Opponents of biotechnology are arguing that biotech companies do not have
the right to reap profits from the sales of GM foods. They also think
that the products should be distributed evenly and fairly. Critics argue
that everyone has a right to the benefits of GM foods and should not be
restricted because of costs. Opposition also points out that the biotech
companies are manipulating nature, and they question if it is right to
"sell" nature. The tragedy of the commons here is the undefined
property rights of nature and genetically modified vegetation. The ownership
of these resources is held by society, not the biotechnology companies.
Governments will need to explore solutions for regulating GM foods. They
also face issues regarding labeling, patenting, and distribution. In the
United States, the regulations are confusing because three separate agencies
have a part in the administration of Genetically Modified Organisms. The
EPA evaluates plants for environmental safety, while the USDA determines
whether the plant is safe to grow or not, and the FDA decides if it is
safe for eating (Whitman). The roles of each government agency will need
to be more clearly defined as genetically modified organisms play an increasingly
prevalent role in society.
The question still remains. Is the immense potentiality
of genetically enhanced products worth risking the uncertainties of such
devastating consequences? According to Time, former President Jimmy Carter
said, "Responsible biotechnology is not the enemy; starvation is."
However, pinpointing the cause of starvation is controversial (Nash 41).
Is starvation caused by a lack of food, or is it simply a problem of equal
distribution (Nash)? Genetically modified foods could help solve problems
of world hunger and malnutrition by increasing supply. It might also help
preserve our world by reducing chemical use and increasing harvests, but
many barriers remain in the way, including safety, regulation, international
policy, and food labeling. As Youngs said, "Education is the key
to addressing these problems. Open, honest dialogue could go a long way
toward a better understanding of the technologies by all." By proceeding
with caution, unintentional detriment to humans, the environment, and
economic systems could be avoided.
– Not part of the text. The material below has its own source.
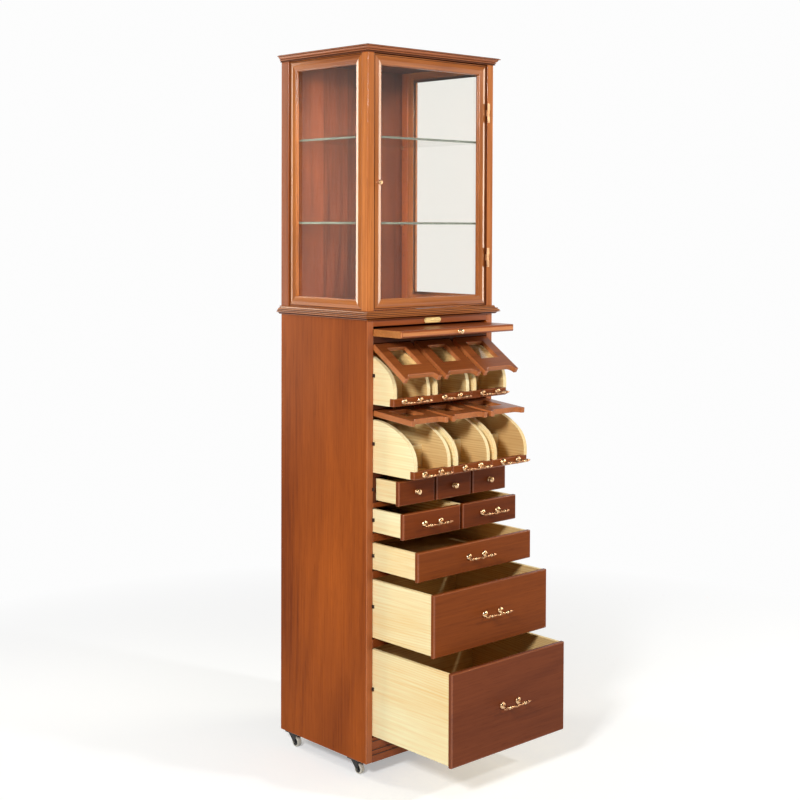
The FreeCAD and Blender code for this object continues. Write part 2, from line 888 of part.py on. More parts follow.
def drawers():
    """All eight drawers with their pulls or knobs."""
    middles = row3_places()[0]
    opening3 = 2 * (inner - dim.row3_filler)
    width3 = (opening3 - 2 * dim.row3_divider) / 3
    for place_name, middle in zip(("left", "middle", "right"), middles):
        name = f"drawer_3_{place_name}"
        drawer(name, middle, width3, row3_low, row3_high, dim.drawer3_out)
        at = (middle, front - dim.drawer3_out, (row3_low + row3_high) / 2)
        node(knob(f"knob_3_{place_name}", dim.knob_radius, dim.knob_reach, at),
             f"knob_3_{place_name}")
    width4 = inner - dim.row4_divider / 2
    for place_name, side in (("left", -1), ("right", 1)):
        middle = side * (dim.row4_divider / 2 + width4 / 2)
        drawer(f"drawer_4_{place_name}", middle, width4, row4_low, row4_high, dim.drawer4_out)
        pull_node(f"pull_4_{place_name}", middle, dim.drawer4_out, row4_low, row4_high)
    for row, low, high, out in (
        (5, row5_low, row5_high, dim.drawer5_out),
        (6, row6_low, row6_high, dim.drawer6_out),
        (7, row7_low, row7_high, dim.drawer7_out),
    ):
        drawer(f"drawer_{row}", size_of(0), 2 * inner, low, high, out)
        pull_node(f"pull_{row}", size_of(0), out, low, high)


def pull_node(label, middle, out, low, high):
    """A bow pull in the middle of a drawer front, as a node of its own."""
    at = (middle, front - out, (low + high) / 2 + dim.pull_rise)
    node(group(label, bow_pull(label, at)), label)


def slide():
    """The pull-out counter board with its knob."""
    low = slot_low + dim.slide_clearance
    near = front - dim.slide_out
    width = inner - dim.drawer_gap
    board = panel(
        "slide_board",
        [rectangle(-width, low, width, low + dim.slide_thickness)],
        dim.slide_depth, (0, near + dim.slide_depth, 0), FACING_FRONT,
    )
    node(ease_front(board, dim.slide_chamfer), "slide_board")
    at = (0, near, low + dim.slide_thickness / 2)
    node(knob("slide_knob", dim.slide_knob_radius, dim.slide_knob_reach, at), "slide_knob")


# ---------------------------------------------------------------- bins and lids

def bin_side_outline():
    """Side of a bin: notched for the lip, upright, then two arcs sweeping up to the top."""
    near, start = dim.curve_radius, dim.curve_start
    long, high = dim.curve_length, dim.curve_height
    flat = long - near
    far = (flat * flat + high * high - near * near) / (2 * (high - near))
    share = far / (far - near)
    meet = (long - flat * share, start + high - far + (far - high) * share)
    top = start + high
    return [
        (dim.lip_depth, 0), (dim.bin_depth, 0), (dim.bin_depth, top), (long, top, far),
        (*meet, near), (0, start), (0, dim.lip_height), (dim.lip_depth, dim.lip_height),
    ]


def lip_ends(name, middle):
    """Both ends of a bin's lip: it meets its neighbours, and is flush beside the case."""
    flush, meeting = lid_width / 2, (bin_pitch - dim.bin_gap) / 2
    return (middle - (flush if name == "left" else meeting),
            middle + (flush if name == "right" else meeting))


def bin_box(label, middle, low, out, ends):
    """A bin: two quadrant sides, lip with its pull, bottom, partition and back."""
    near = front - out
    foot = low + dim.bin_clearance
    left = middle - lid_width / 2
    right = middle + lid_width / 2
    wall = dim.bin_wall
    end = near + dim.bin_depth
    outline = bin_side_outline()
    lip_back = near + dim.lip_depth
    floor_top = foot + dim.bin_floor
    partition = near + dim.partition_depth
    pieces = [
        panel(f"{label}_left", [outline], wall, (left, near, foot), FACING_SIDE),
        panel(f"{label}_right", [outline], wall, (right - wall, near, foot), FACING_SIDE),
        block(f"{label}_lip", (ends[0], near, foot), (ends[1], lip_back, foot + dim.lip_height)),
        block(f"{label}_bottom", (left + wall, lip_back, foot), (right - wall, end, floor_top)),
        block(f"{label}_partition", (left + wall, partition, floor_top),
              (right - wall, partition + dim.box_wall, foot + dim.partition_height)),
        block(f"{label}_back", (left + wall, end - dim.box_wall, floor_top),
              (right - wall, end, foot + dim.bin_back_height)),
    ]
    pieces += bow_pull(f"{label}_pull", (middle, near, foot + dim.lip_height / 2 + dim.pull_rise))
    node(group(label, pieces), label)


def lid_outline():
    """Lid frame: square shoulders, and two horns joined by an arch at the free end."""
    width, long, tip = lid_width, dim.lid_length, dim.lid_length + dim.horn_length
    horn, radius = dim.horn_width, dim.horn_radius
    return [
        (0, 0), (0, -tip), (horn, -tip, -1.2 * radius), (horn + radius, -long),
        (width - horn - radius, -long, -1.2 * radius), (width - horn, -tip), (width, -tip),
        (width, 0),
    ]


def lid(label, middle, high, angle):
    """A glazed lid hinged along its top front edge, raised by an angle from upright."""
    at = (middle - lid_width / 2, front, high - dim.lid_gap)
    turn = FreeCAD.Rotation(X_AXIS, 90)
    stile, width = dim.lid_stile, lid_width
    low = dim.lid_bottom_rail - dim.lid_length
    top = -dim.lid_top_rail
    edge = dim.lid_rebate
    sight = rectangle(stile, low, width - stile, top)
    rebate = rectangle(stile - edge, low - edge, width - stile + edge, top + edge)
    face = dim.lid_thickness - dim.pane_thickness
    front_layer = panel(f"{label}_face", [lid_outline(), sight], face, (0, 0, 0),
                        downward=True)
    rear_layer = panel(f"{label}_rear", [lid_outline(), rebate], dim.pane_thickness,
                       (0, 0, -face), downward=True)
    frame = fused(f"{label}_frame", [front_layer, rear_layer])
    play = dim.glass_play / 2
    sheet = rectangle(stile - edge + play, low - edge + play,
                      width - stile + edge - play, top + edge - play)
    glass = panel(f"{label}_sheet", [sheet], dim.pane_thickness, (0, 0, -face), downward=True)
    for name, item in ((f"{label}_frame", frame), (f"{label}_glass", group(f"{label}_glass", [glass]))):
        place(item, at, turn)
        bind(item, ".Placement.Rotation.Angle", 90 - angle)
        node(item, name)


def bins():
    """Two rows of three bins with their lids."""
    for row, low, high, out, angle in (
        (1, row1_low, row1_high, dim.bin1_out, dim.lid1_angle),
        (2, row2_low, row2_high, dim.bin2_out, dim.lid2_angle),
    ):
        for name, middle in (("left", -bin_pitch), ("middle", size_of(0)), ("right", bin_pitch)):
            bin_box(f"bin_{row}_{name}", middle, low, out, lip_ends(name, middle))
            lid(f"lid_{row}_{name}", middle, high, angle)


# ---------------------------------------------------------------- casters

def caster_places():
    """Name, swivel axis and front-to-back place of the four casters."""
    across = half - dim.caster_side
    near, far = front + dim.caster_front, front + dim.caster_rear
    return (
        ("front_left", -across, near), ("front_right", across, near),
        ("rear_left", -across, far), ("rear_right", across, far),
    )


def casters():
    """Plates on the case, and a swivelling fork and a wheel under each."""
    plate_low = dim.foot_height - dim.plate_thickness
    edge = dim.plate_size / 2
    plates = []
    for name, across, depth in caster_places():
        plates.append(block(f"plate_{name}", (across - edge, depth - edge, plate_low),
                            (across + edge, depth + edge, dim.foot_height)))
        fork(name, across, depth, plate_low - dim.swivel_play)
        wheel(name, across, depth - dim.trail)
    node(group("caster_plates", plates), "caster_plates")


def fork(name, across, depth, high):
    """A pressed fork: square crown, two cheeks raked forward, and the axle between them."""
    inside = dim.wheel_width / 2 + dim.cheek_play
    outside = inside + dim.cheek_thickness
    crown_low = high - dim.crown_thickness
    axle, near = dim.wheel_radius, -dim.crown_reach
    boss = 2 * dim.axle_radius
    raked = [
        (near, crown_low), (-dim.trail - boss, axle, NEAR_ROUND * boss),
        (boss - dim.trail, axle), (dim.crown_reach, crown_low),
    ]
    pieces = [block(f"fork_{name}_crown", (across - outside, depth + near, crown_low),
                    (across + outside, depth + dim.crown_reach, high))]
    for side, at in (("left", across - outside), ("right", across + inside)):
        pieces.append(panel(f"fork_{name}_{side}", [raked], dim.cheek_thickness,
                            (at, depth, 0), FACING_SIDE))
    pieces.append(rod(f"fork_{name}_axle", dim.axle_radius, 2 * outside,
                      (across - outside, depth - dim.trail, axle),
                      FreeCAD.Rotation(FreeCAD.Vector(0, 1, 0), 90)))
    node(fused(f"fork_{name}", pieces), f"fork_{name}")


def wheel(name, across, depth):
    """A caster wheel: a solid disc bored for the axle."""
    width, radius = dim.wheel_width / 2, dim.wheel_radius
    bore = dim.axle_radius + dim.axle_play
    section = [(bore, -width), (radius, -width), (radius, width), (bore, width)]
    disc = turned(f"wheel_{name}", section, (across, depth, radius),
                  FreeCAD.Rotation(Z_AXIS, 90))
    node(disc, f"wheel_{name}")


# ---------------------------------------------------------------- whole cabinet

def check_document():
    """Stop if an object failed, or a sub-part has no valid solid."""
    for item in DOC.Objects:
        if "Invalid" in item.State or "Error" in item.State:
            raise RuntimeError(f"{item.Name} failed: {item.State}")
    for item in NODES:
        if item.Shape.isNull() or not item.Shape.isValid() or not item.Shape.Solids:
            raise RuntimeError(f"{item.Label} has no valid solid")


def export_nodes():
    """Write each sub-part to its own STEP file."""
    os.makedirs("parts", exist_ok=True)
    for item in NODES:
        item.Shape.exportStep(f"parts/{item.Label}.step")


def build():
    """Make the whole cabinet."""
    fill_sheet()
    case()
    front_rails()
    drawer_guides()
    moulded_board("waist_moulding", waist_profile(), dim.waist_overhang, waist_low, display_low)
    moulded_board("cornice", cornice_profile(), dim.cornice_overhang, display_high, total_height)
    display()
    case_brass()
    door()
    slide()
    bins()
    drawers()
    casters()
    DOC.recompute()
    check_document()
    export_nodes()
    print(len(NODES), "sub-parts,", sum(len(item.Shape.Solids) for item in NODES), "solids")


build()
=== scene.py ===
"""Looks for a haberdashery cabinet: finer meshes, finishes, light and camera.

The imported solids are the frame. Boards are copied from them with eased edges, mouldings,
brass and casters are built anew in the same places, and every piece rides on its body.
Lengths are metres; MM turns a size in millimetres into one.
"""

from __future__ import annotations

import logging
import math
from dataclasses import dataclass, field
from enum import Enum
from functools import cache
from typing import Callable, Iterable, Sequence

import bmesh
import bpy
from mathutils import Matrix, Vector

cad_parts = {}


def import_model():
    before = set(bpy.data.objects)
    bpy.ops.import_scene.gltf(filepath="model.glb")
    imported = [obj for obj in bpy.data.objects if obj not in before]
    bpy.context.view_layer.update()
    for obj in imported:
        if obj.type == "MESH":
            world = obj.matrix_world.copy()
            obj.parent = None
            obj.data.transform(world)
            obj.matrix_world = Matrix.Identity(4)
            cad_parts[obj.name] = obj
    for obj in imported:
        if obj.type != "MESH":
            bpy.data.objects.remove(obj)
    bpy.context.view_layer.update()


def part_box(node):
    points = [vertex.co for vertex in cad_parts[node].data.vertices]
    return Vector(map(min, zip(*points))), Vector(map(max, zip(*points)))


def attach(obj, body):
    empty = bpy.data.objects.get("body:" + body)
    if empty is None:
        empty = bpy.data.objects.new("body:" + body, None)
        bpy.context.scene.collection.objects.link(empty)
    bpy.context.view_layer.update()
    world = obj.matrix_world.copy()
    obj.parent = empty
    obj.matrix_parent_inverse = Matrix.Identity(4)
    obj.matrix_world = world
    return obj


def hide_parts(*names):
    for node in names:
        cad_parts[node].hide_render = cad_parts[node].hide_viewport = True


LOG = logging.getLogger("cabinet")
MM = 0.001
GRAIN = "grain"
ROWS = (1, 2)
SIDES = ("left", "middle", "right")
FACING = 0.9  # cosine past which a face looks along an axis
Color = tuple[float, float, float]
Profile = list[tuple[float, float]]
Ring = list[bmesh.types.BMVert]


class Axis(Enum):
    """Direction of a board's grain; LONGEST takes the board's longest side."""

    X = 0
    Y = 1
    LONGEST = 2


class Carries(Enum):
    """What a socket of a node group carries."""

    NUMBER = "NodeSocketFloat"
    COUNT = "NodeSocketInt"
    VECTOR = "NodeSocketVector"
    COLOR = "NodeSocketColor"
    MATERIAL = "NodeSocketMaterial"
    GEOMETRY = "NodeSocketGeometry"


# ------------------------------------------------------------------ shader building


def linear(step: int) -> float:
    """Linear light of one everyday 0 to 255 step."""
    share = step / 255
    return share / 12.92 if share <= 0.04045 else ((share + 0.055) / 1.055) ** 2.4


def srgb(red: int, green: int, blue: int) -> Color:
    """A colour given in everyday 0 to 255 steps, as linear light."""
    return linear(red), linear(green), linear(blue)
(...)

Patience, along with education, cooperation,
and communication, may just lead to changing the potentiality of Genetically
Modified Organisms into a reality.
Burchett, Andrew. "Too Much of a Good Thing?" Farm Journal.
Dec. 2002:24-26 pg.
Carey, John. "Are Bio-Foods Safe?" Business Week. 20
Dec. 1999. 14 Dec. 2002.
Federal Reserve Bank of Minneapolis. 22 Nov. 2002. Essay Contest.
Gee, Henry. "GM
Crop Gate Crashes Butterfly Ball." 20 May 2000. Nature.
18 Dec. 2002.
Nankivil, Amy. Personal Interview. 8 Jan. 2003.
Nash, Madeleine. "Grains of Hope." Time. 31 July 2000:38-46
Office of Biotechnology.
10 Dec. 2002. Iowa State University. 8 Dec. 2002.
Stevens, Stanley. "Emerging Genetic Engineering Technologies and
Minnesota Agriculture." Minnesota Agricultural Economist.
No. 698. Fall 1999.
Whitman, Deborah. "Genetically
Modified Food: Harmful or Helpful?"
Apr. 2000. Cambridge Scientific Abstracts. 18 Dec. 2002.
Youngs, Curt. Personal Interview. 12 Dec. 2002.